Attribution: Piekfrosch at German Wikipedia
https://commons.wikimedia.org/wiki/File:Pangolin_borneo.jpg

So if you were to take a moose, which is approximately 80 to 90 feet tall, and cover it in pangolins, you would have a dinosaur.

And I’ve seen enough of those Jurassic Park movies to know that dinosaurs cause people to either be eaten or worse, have extremely inconsistent personalities.

 

Nematode and an actual Toad:

I don’t know, but it would be confusing.

 

Cheetah and Llama:

Really the only thing I know about Llamas is that they spit.

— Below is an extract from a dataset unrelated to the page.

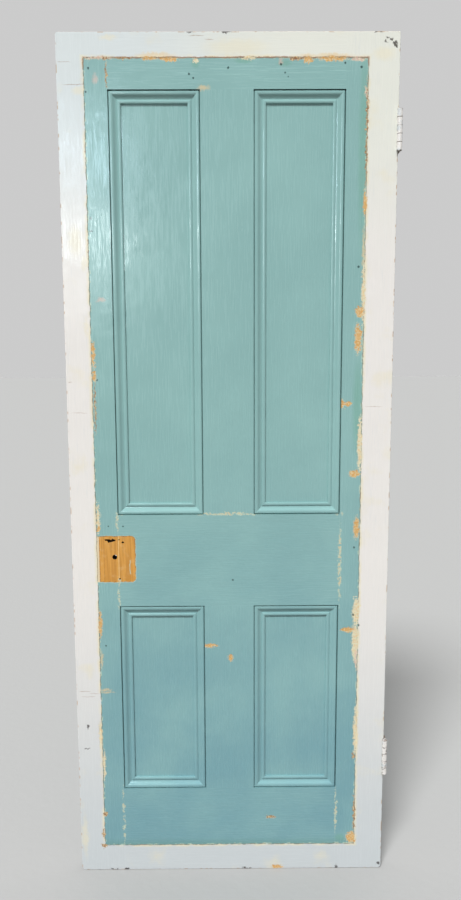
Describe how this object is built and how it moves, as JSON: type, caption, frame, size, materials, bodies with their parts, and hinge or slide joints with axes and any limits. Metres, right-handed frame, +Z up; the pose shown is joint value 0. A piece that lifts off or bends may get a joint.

Now imagine that there was a llama on rollerblades being pulled along at 80 miles an hour by its cheetah buddy.  At those speeds, it could spit on a lot of people in a short amount of time, and at a certain point, I think humans would have to stop calling themselves the dominant species on the planet.

 

Dolphins and cats:

At first glance, you might not think this pairing would be dangerous.  But you take the second most intelligent species on the planet and pair them with one of the most maniacal species on Earth, and I guarantee only bad things will come of it!

 

Alligator and Crocodile:

You know you can’t tell them apart.  If they were constantly together, the social awkwardness alone would be fatal.

 

Humming bird and an Anteater:

Usually an anteater uses its long nose to inhale ants.  But imagine how fast it could shoot a hummingbird out of that nose.  And hummingbirds have those long, sharp beaks.  Somebody’s going to lose an eye.

 

Duck and a Beaver:

It would be like a deconstructed platypus, but with twice as many brains and slightly more feet.  The better to kill you with, my dear!

 

Baby Yoda and a Gorn:

I don’t have anything to say here.  I was just seeing if you were still paying attention.  You nerd.  (I mean me.  I’m a nerd.)

 

Koala Bear and a Lobster:

Picture it: you’re standing under a tree, admiring an adorable koala bear in the branches, when it suddenly throws a lobster at your face. (Honestly, given how dangerous everything in Australia is, I wouldn’t be surprised to find out koalas actually do this.)

 

Tarsiers and Quokka:

Look at these two!

 

Look at how they’re looking at you!  If you went anywhere and saw these two looking at you like that, you’d know something was up, and it would drive you crazy not knowing what.

 

Raccoon and a Great White Shark:

If you don’t leave enough scraps in your trash can, the next time you open it, there could be a great white shark inside.

 

Murder Hornets and Tom Cruise:

As if Scientology wasn’t scary enough already.